To create a custom cache, you need to subclass dspy.clients.Cache and override the relevant methods:

class CustomCache(dspy.clients.Cache):
    def __init__(self, **kwargs):
        {write your own constructor}

    def cache_key(self, request: dict[str, Any], ignored_args_for_cache_key: Optional[list[str]] = None) -> str:
        {write your logic of computing cache key}

    def get(self, request: dict[str, Any], ignored_args_for_cache_key: Optional[list[str]] = None) -> Any:
        {write your cache read logic}

    def put(
        self,
        request: dict[str, Any],
        value: Any,
        ignored_args_for_cache_key: Optional[list[str]] = None,
        enable_memory_cache: bool = True,
    ) -> None:
        {write your cache write logic}

To ensure seamless integration with the rest of DSPy, it is recommended to implement your custom cache using the same method signatures as the base class, or at a minimum, include **kwargs in your method definitions to prevent runtime errors during cache read/write operations.

Once your custom cache class is defined, you can instruct DSPy to use it:

dspy.cache = CustomCache()

Let's illustrate this with a practical example. Suppose we want the cache key computation to depend solely on the request message content, ignoring other parameters like the specific LM being called. We can create a custom cache as follows:

class CustomCache(dspy.clients.Cache):

    def cache_key(self, request: dict[str, Any], ignored_args_for_cache_key: Optional[list[str]] = None) -> str:
        messages = request.get("messages", [])
        return sha256(ujson.dumps(messages, sort_keys=True).encode()).hexdigest()

dspy.cache = CustomCache(enable_disk_cache=True, enable_memory_cache=True, disk_cache_dir=dspy.clients.DISK_CACHE_DIR)

For comparison, consider executing the code below without the custom cache:

import dspy
import os
import time

os.environ["OPENAI_API_KEY"] = "{your_openai_key}"

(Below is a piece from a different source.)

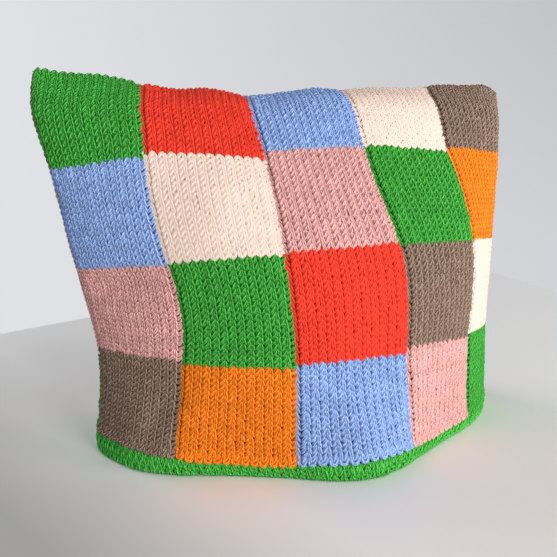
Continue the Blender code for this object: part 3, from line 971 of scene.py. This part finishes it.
# The wall that the lens sees: its strength on the left, and on the right low down and high up
WALL_LEFT = 0.785
WALL_RIGHT_LOW = 0.665
WALL_RIGHT_HIGH = 0.570
WALL_ACROSS = (0.9446, -0.3284, 0.12)   # the way that counts as rightward
WALL_SPAN = (-0.32, 0.36)               # from where to where it changes that way
WALL_RISE = (-0.20, 0.08)               # and upward


def scaled_range(tree, source, reach, strengths):
    """A node that turns a value within a reach into one between two strengths."""
    node = tree.nodes.new("ShaderNodeMapRange")
    for name, value in zip(("From Min", "From Max", "To Min", "To Max"), (*reach, *strengths)):
        node.inputs[name].default_value = value
    tree.links.new(source, node.inputs["Value"])
    return node


def distance_along(tree, place, direction):
    """How far a place lies in a direction."""
    node = tree.nodes.new("ShaderNodeVectorMath")
    node.operation = "DOT_PRODUCT"
    node.inputs[1].default_value = direction
    tree.links.new(place, node.inputs[0])
    return node.outputs["Value"]


def table_material():
    """Pale painted wood, with painted light and shade on it: lighter towards the back and darker towards
    the near left.
    """
    material = bpy.data.materials.new("table_paint_and_shade")
    material.use_nodes = True
    tree = material.node_tree
    shader = tree.nodes["Principled BSDF"]
    shader.inputs["Roughness"].default_value = 0.6
    place = tree.nodes.new("ShaderNodeTexCoord").outputs["Object"]
    grain = tree.nodes.new("ShaderNodeTexNoise")
    grain.inputs["Scale"].default_value = 6.0
    paint = tree.nodes.new("ShaderNodeMix")
    paint.data_type = "RGBA"
    paint.inputs["A"].default_value = (0.96, 0.96, 0.945, 1.0)
    paint.inputs["B"].default_value = (1.0, 1.0, 0.985, 1.0)
    tree.links.new(place, grain.inputs["Vector"])
    tree.links.new(grain.outputs["Fac"], paint.inputs["Factor"])
    paint_and_shade = paint.outputs["Result"]
    # the painted light and shade: the paint scaled lighter or darker along each direction
    for direction, start, end, first, last in TABLE_PAINTED_SHADES:
        run = distance_along(tree, place, direction)
        level = scaled_range(tree, run, (start, end), (first, last))
        scale = tree.nodes.new("ShaderNodeVectorMath")
        scale.operation = "SCALE"
        tree.links.new(paint_and_shade, scale.inputs[0])
        tree.links.new(level.outputs["Result"], scale.inputs["Scale"])
        paint_and_shade = scale.outputs[0]
    tree.links.new(paint_and_shade, shader.inputs["Base Color"])
    return material


def room_light():
    """An even room, but the lens sees a pale wall that darkens towards the upper right."""
    world = bpy.data.worlds.new("world")
    world.use_nodes = True
    tree = world.node_tree
    backdrop = tree.nodes["Background"]
    place = tree.nodes.new("ShaderNodeTexCoord").outputs["Generated"]
    heights = tree.nodes.new("ShaderNodeSeparateXYZ")
    tree.links.new(place, heights.inputs[0])
    right = scaled_range(tree, heights.outputs["Z"], WALL_RISE, (WALL_RIGHT_LOW, WALL_RIGHT_HIGH))
    wall = scaled_range(tree, distance_along(tree, place, WALL_ACROSS), WALL_SPAN, (WALL_LEFT, 1.0))
    tree.links.new(right.outputs["Result"], wall.inputs["To Max"])
    seen = tree.nodes.new("ShaderNodeLightPath")
    level = tree.nodes.new("ShaderNodeMix")
    level.inputs["A"].default_value = ROOM
    tree.links.new(seen.outputs["Is Camera Ray"], level.inputs["Factor"])
    tree.links.new(wall.outputs["Result"], level.inputs["B"])
    tree.links.new(level.outputs["Result"], backdrop.inputs["Strength"])
    backdrop.inputs["Color"].default_value = ROOM_COLOUR
    return world


def area_light(name, place, aim, size, watts, colour):
    """A lamp at a place, turned towards its aim."""
    lamp = bpy.data.lights.new(name, "AREA")
    lamp.shape = "DISK"
    lamp.size = size
    lamp.energy = watts
    lamp.color = colour
    obj = bpy.data.objects.new(name, lamp)
    obj.location = place
    obj.rotation_euler = (Vector(aim) - Vector(place)).to_track_quat("-Z", "Y").to_euler()
    scene.collection.objects.link(obj)


scene = bpy.context.scene
floor_mesh = bpy.data.meshes.new("floor")
left_corner = TABLE_CORNER + TABLE_LEFT
table_top = (TABLE_CORNER, left_corner, left_corner + TABLE_NEAR, TABLE_CORNER + TABLE_NEAR)
floor_mesh.from_pydata(table_top, [], [(0, 1, 2, 3)])
floor_mesh.materials.append(table_material())
floor = bpy.data.objects.new("floor", floor_mesh)
scene.collection.objects.link(floor)

camera = bpy.data.objects.new("camera", bpy.data.cameras.new("camera"))
camera.data.angle = math.radians(CAMERA_ANGLE)
camera.data.clip_start = 0.01
camera.location = CAMERA_AT
camera.rotation_euler = CAMERA_AHEAD.to_track_quat("-Z", "Y").to_euler()
scene.collection.objects.link(camera)
scene.camera = camera

for lamp in LAMPS:
    area_light(*lamp)
scene.world = room_light()
scene.view_settings.view_transform = "Standard"
scene.view_settings.look = "None"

dspy.settings.configure(lm=dspy.LM("openai/gpt-4o-mini"))

predict = dspy.Predict("question->answer")

start = time.time()
result1 = predict(question="Who is the GOAT of soccer?")
print(f"Time elapse: {time.time() - start: 2f}")

start = time.time()
with dspy.context(lm=dspy.LM("openai/gpt-4.1-mini")):
    result2 = predict(question="Who is the GOAT of soccer?")
print(f"Time elapse: {time.time() - start: 2f}")

The time elapsed will indicate that the cache is not hit on the second call. However, when using the custom cache:

import dspy
import os
import time
from typing import Dict, Any, Optional
import ujson
from hashlib import sha256

os.environ["OPENAI_API_KEY"] = "{your_openai_key}"

dspy.settings.configure(lm=dspy.LM("openai/gpt-4o-mini"))

class CustomCache(dspy.clients.Cache):

    def cache_key(self, request: dict[str, Any], ignored_args_for_cache_key: Optional[list[str]] = None) -> str:
        messages = request.get("messages", [])
        return sha256(ujson.dumps(messages, sort_keys=True).encode()).hexdigest()

dspy.cache = CustomCache(enable_disk_cache=True, enable_memory_cache=True, disk_cache_dir=dspy.clients.DISK_CACHE_DIR)

predict = dspy.Predict("question->answer")

start = time.time()
result1 = predict(question="Who is the GOAT of volleyball?")
print(f"Time elapse: {time.time() - start: 2f}")

start = time.time()
with dspy.context(lm=dspy.LM("openai/gpt-4.1-mini")):
    result2 = predict(question="Who is the GOAT of volleyball?")
print(f"Time elapse: {time.time() - start: 2f}")

You will observe that the cache is hit on the second call, demonstrating the effect of the custom cache key logic.